INSTRUCTION
Your task is to quote the material that follows, in full and exactly.

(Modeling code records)
>>>>
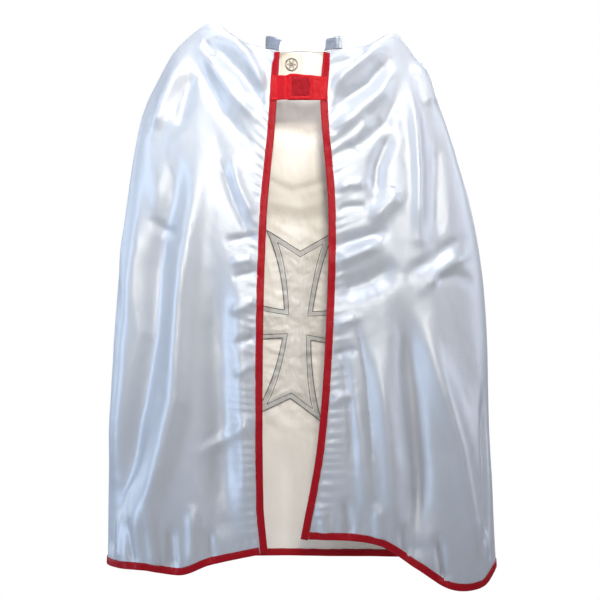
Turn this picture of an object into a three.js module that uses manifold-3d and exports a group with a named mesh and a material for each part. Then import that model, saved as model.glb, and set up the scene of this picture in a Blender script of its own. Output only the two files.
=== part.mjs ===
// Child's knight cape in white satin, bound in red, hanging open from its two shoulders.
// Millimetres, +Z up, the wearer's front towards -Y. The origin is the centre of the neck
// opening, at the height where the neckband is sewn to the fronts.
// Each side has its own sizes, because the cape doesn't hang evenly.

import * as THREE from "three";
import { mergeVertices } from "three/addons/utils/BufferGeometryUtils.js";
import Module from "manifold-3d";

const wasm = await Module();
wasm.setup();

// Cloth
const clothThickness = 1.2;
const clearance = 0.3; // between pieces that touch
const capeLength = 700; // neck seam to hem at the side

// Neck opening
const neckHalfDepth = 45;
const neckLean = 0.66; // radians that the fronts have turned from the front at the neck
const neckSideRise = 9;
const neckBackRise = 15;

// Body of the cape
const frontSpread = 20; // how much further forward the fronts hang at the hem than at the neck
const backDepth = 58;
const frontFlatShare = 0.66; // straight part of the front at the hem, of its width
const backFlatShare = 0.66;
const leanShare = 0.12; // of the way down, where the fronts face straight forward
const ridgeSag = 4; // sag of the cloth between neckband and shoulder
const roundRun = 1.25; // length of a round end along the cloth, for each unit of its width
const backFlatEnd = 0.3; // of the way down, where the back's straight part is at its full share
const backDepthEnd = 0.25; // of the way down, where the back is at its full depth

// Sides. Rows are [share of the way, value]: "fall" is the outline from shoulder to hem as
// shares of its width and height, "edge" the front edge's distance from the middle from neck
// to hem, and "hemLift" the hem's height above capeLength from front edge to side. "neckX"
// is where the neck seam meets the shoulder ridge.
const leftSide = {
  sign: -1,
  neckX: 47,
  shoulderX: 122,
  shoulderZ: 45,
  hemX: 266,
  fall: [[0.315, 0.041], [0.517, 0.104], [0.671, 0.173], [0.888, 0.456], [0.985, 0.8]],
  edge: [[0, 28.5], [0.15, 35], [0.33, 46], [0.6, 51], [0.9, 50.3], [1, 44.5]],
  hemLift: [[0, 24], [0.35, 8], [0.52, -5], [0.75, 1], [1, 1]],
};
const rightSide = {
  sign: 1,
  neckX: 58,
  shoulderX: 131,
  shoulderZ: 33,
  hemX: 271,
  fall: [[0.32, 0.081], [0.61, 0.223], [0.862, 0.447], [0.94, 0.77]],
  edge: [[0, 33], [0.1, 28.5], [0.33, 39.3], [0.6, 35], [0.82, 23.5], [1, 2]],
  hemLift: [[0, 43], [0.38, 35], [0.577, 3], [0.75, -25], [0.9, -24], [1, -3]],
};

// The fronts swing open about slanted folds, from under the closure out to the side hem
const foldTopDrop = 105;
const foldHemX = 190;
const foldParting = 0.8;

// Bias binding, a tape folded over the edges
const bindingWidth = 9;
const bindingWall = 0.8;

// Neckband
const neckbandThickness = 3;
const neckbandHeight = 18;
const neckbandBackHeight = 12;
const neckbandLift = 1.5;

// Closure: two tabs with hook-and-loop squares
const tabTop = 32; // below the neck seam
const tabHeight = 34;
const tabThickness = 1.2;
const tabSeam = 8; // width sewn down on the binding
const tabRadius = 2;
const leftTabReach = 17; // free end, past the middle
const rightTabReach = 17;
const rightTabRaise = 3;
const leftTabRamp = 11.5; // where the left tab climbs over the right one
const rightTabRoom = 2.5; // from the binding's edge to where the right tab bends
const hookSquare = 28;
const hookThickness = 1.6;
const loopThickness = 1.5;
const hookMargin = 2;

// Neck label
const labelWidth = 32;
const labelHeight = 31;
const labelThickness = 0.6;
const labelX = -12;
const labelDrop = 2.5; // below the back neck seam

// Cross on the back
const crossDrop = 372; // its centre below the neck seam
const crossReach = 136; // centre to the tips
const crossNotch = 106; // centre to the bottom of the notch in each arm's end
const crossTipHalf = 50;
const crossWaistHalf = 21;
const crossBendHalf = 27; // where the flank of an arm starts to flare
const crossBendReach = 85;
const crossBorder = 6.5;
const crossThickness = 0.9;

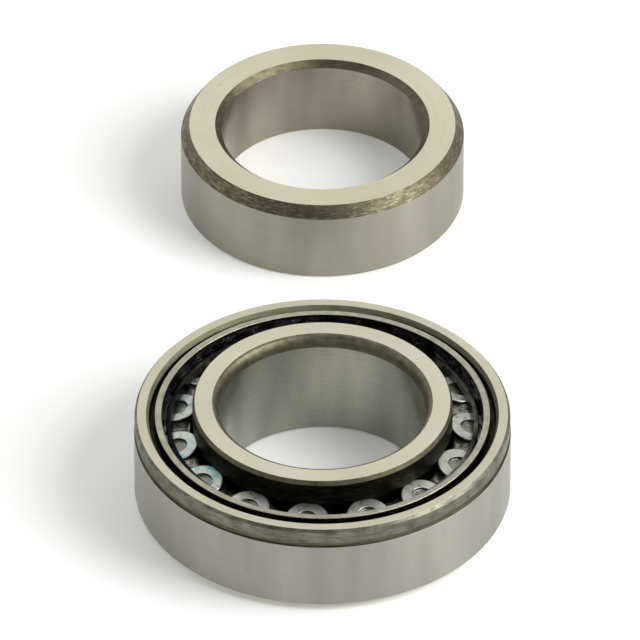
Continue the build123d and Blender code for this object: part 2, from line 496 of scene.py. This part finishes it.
<<<<
THE OUTPUT
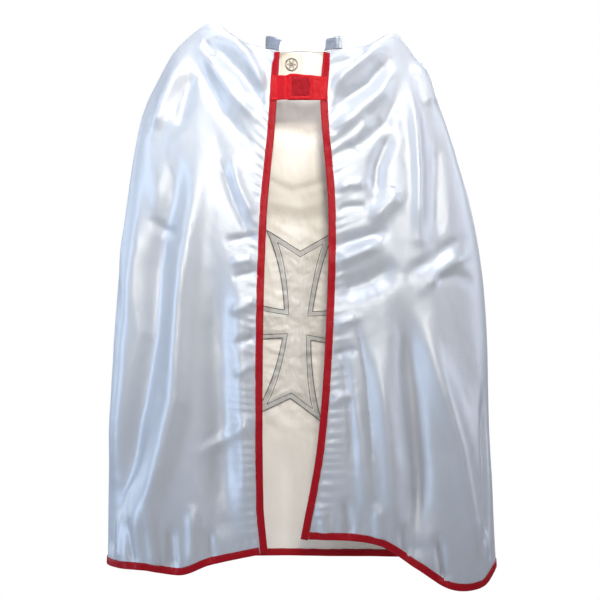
Turn this picture of an object into a three.js module that uses manifold-3d and exports a group with a named mesh and a material for each part. Then import that model, saved as model.glb, and set up the scene of this picture in a Blender script of its own. Output only the two files.
=== part.mjs ===
// Child's knight cape in white satin, bound in red, hanging open from its two shoulders.
// Millimetres, +Z up, the wearer's front towards -Y. The origin is the centre of the neck
// opening, at the height where the neckband is sewn to the fronts.
// Each side has its own sizes, because the cape doesn't hang evenly.

import * as THREE from "three";
import { mergeVertices } from "three/addons/utils/BufferGeometryUtils.js";
import Module from "manifold-3d";

const wasm = await Module();
wasm.setup();

// Cloth
const clothThickness = 1.2;
const clearance = 0.3; // between pieces that touch
const capeLength = 700; // neck seam to hem at the side

// Neck opening
const neckHalfDepth = 45;
const neckLean = 0.66; // radians that the fronts have turned from the front at the neck
const neckSideRise = 9;
const neckBackRise = 15;

// Body of the cape
const frontSpread = 20; // how much further forward the fronts hang at the hem than at the neck
const backDepth = 58;
const frontFlatShare = 0.66; // straight part of the front at the hem, of its width
const backFlatShare = 0.66;
const leanShare = 0.12; // of the way down, where the fronts face straight forward
const ridgeSag = 4; // sag of the cloth between neckband and shoulder
const roundRun = 1.25; // length of a round end along the cloth, for each unit of its width
const backFlatEnd = 0.3; // of the way down, where the back's straight part is at its full share
const backDepthEnd = 0.25; // of the way down, where the back is at its full depth

// Sides. Rows are [share of the way, value]: "fall" is the outline from shoulder to hem as
// shares of its width and height, "edge" the front edge's distance from the middle from neck
// to hem, and "hemLift" the hem's height above capeLength from front edge to side. "neckX"
// is where the neck seam meets the shoulder ridge.
const leftSide = {
  sign: -1,
  neckX: 47,
  shoulderX: 122,
  shoulderZ: 45,
  hemX: 266,
  fall: [[0.315, 0.041], [0.517, 0.104], [0.671, 0.173], [0.888, 0.456], [0.985, 0.8]],
  edge: [[0, 28.5], [0.15, 35], [0.33, 46], [0.6, 51], [0.9, 50.3], [1, 44.5]],
  hemLift: [[0, 24], [0.35, 8], [0.52, -5], [0.75, 1], [1, 1]],
};
const rightSide = {
  sign: 1,
  neckX: 58,
  shoulderX: 131,
  shoulderZ: 33,
  hemX: 271,
  fall: [[0.32, 0.081], [0.61, 0.223], [0.862, 0.447], [0.94, 0.77]],
  edge: [[0, 33], [0.1, 28.5], [0.33, 39.3], [0.6, 35], [0.82, 23.5], [1, 2]],
  hemLift: [[0, 43], [0.38, 35], [0.577, 3], [0.75, -25], [0.9, -24], [1, -3]],
};

// The fronts swing open about slanted folds, from under the closure out to the side hem
const foldTopDrop = 105;
const foldHemX = 190;
const foldParting = 0.8;

// Bias binding, a tape folded over the edges
const bindingWidth = 9;
const bindingWall = 0.8;

// Neckband
const neckbandThickness = 3;
const neckbandHeight = 18;
const neckbandBackHeight = 12;
const neckbandLift = 1.5;

// Closure: two tabs with hook-and-loop squares
const tabTop = 32; // below the neck seam
const tabHeight = 34;
const tabThickness = 1.2;
const tabSeam = 8; // width sewn down on the binding
const tabRadius = 2;
const leftTabReach = 17; // free end, past the middle
const rightTabReach = 17;
const rightTabRaise = 3;
const leftTabRamp = 11.5; // where the left tab climbs over the right one
const rightTabRoom = 2.5; // from the binding's edge to where the right tab bends
const hookSquare = 28;
const hookThickness = 1.6;
const loopThickness = 1.5;
const hookMargin = 2;

// Neck label
const labelWidth = 32;
const labelHeight = 31;
const labelThickness = 0.6;
const labelX = -12;
const labelDrop = 2.5; // below the back neck seam

// Cross on the back
const crossDrop = 372; // its centre below the neck seam
const crossReach = 136; // centre to the tips
const crossNotch = 106; // centre to the bottom of the notch in each arm's end
const crossTipHalf = 50;
const crossWaistHalf = 21;
const crossBendHalf = 27; // where the flank of an arm starts to flare
const crossBendReach = 85;
const crossBorder = 6.5;
const crossThickness = 0.9;

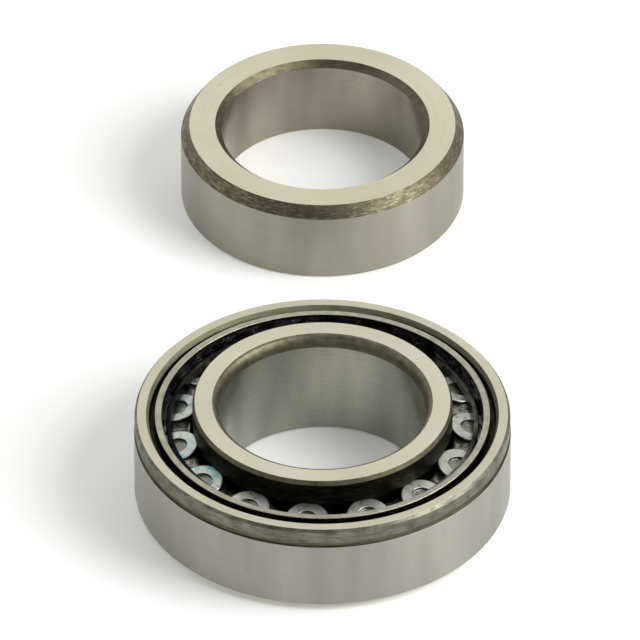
Continue the build123d and Blender code for this object: part 2, from line 496 of scene.py. This part finishes it.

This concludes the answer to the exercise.